Saturday, September 12, 2009

No More Plastic Water Bottles

No longer buying plastic bottles of water is one benefit that has come from having very little extra money. Probably the three of us in my family averaged three bottles of water per day, sometimes more in the heat of the summer. Drinking that much water caused us to spend about $14.00 every ten days, even though we were drinking some of the cheaper brands. We have now attached a filter to the kitchen sink so as to filter the water that we use for drinking.

This charcoal filter is supposed to significantly reduce the amount of atrazine in the water, a chemical that has been found in our city water on a regular basis. The city says that the highest amount of atrazine detected in our water, which is drawn from wells below the Missouri River before it is purified, is 1.8 ppb, which, according to the EPA, is at an acceptable range. Recent news reports reveal that the amount of atrazine is actually much higher in many parts of Kansas, and these reports call into question the validity of these water tests conducted by certain municipalities. Filtering the water is safer than simply drinking water from the tap.

It is unknown whether the water we were purchasing in bottles had ever been tested for chemicals. Having more control over what we put in our bodies is another reason to make this switch to filtered city water.

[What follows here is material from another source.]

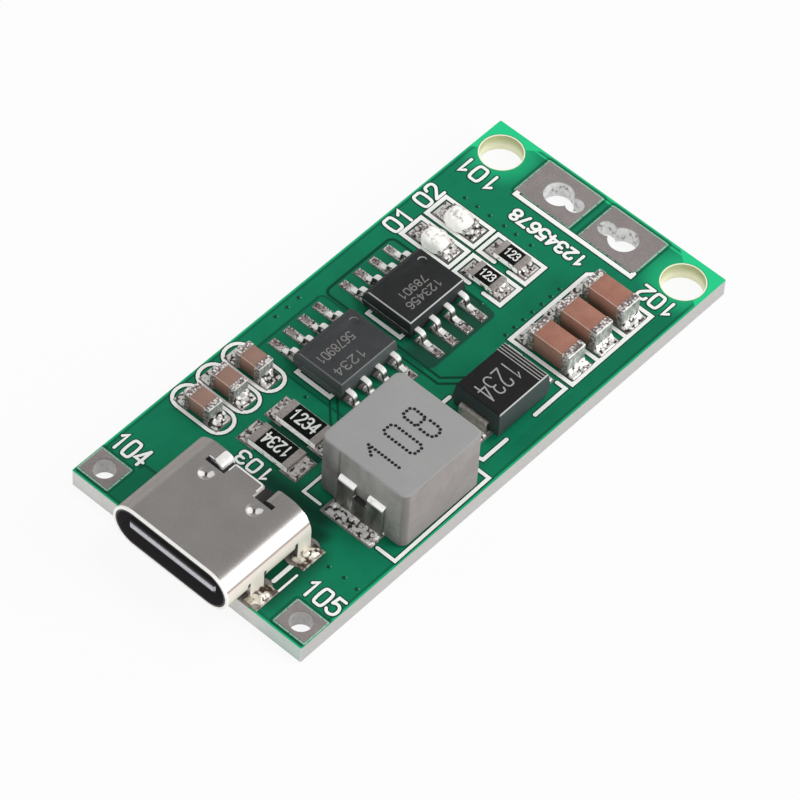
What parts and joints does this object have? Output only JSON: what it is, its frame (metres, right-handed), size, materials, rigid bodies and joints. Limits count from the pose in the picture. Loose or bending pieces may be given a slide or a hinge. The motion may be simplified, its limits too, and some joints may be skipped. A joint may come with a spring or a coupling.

Now instead of storing plastic bottles in the refrigerator, we have been refilling glass water bottles and keeping a glass milk jug filled with water in the refrigerator. We also have to make fewer trips to the recycling center to drop off our plastic waste. Although I had been aware of the hazards to the environment that plastic water bottles created, I once doubted that I could ever give up the practice of drinking water from a plastic bottle. I’m happy to say that I have made the transition to a more environmentally friendly practice.

Thursday, September 03, 2009

That Link to the World



This picture reveals where I spend a large part of my time. I'm not the kind of person who requires the latest technology; in fact, I prefer the conventional monitor to the flat screens currently available. I even have a spare monitor tucked away in a closet just in case something were to happen to the monitor that I have been using. Although much of my teaching is done on this desktop, I tend to use my laptop when typing up those comments that I return to my students with their grades. That laptop has been a blessing on nights when thunderstorms prevent me from working on my desktop or when an ice storm causes the transformers in the neighborhood to stop popping.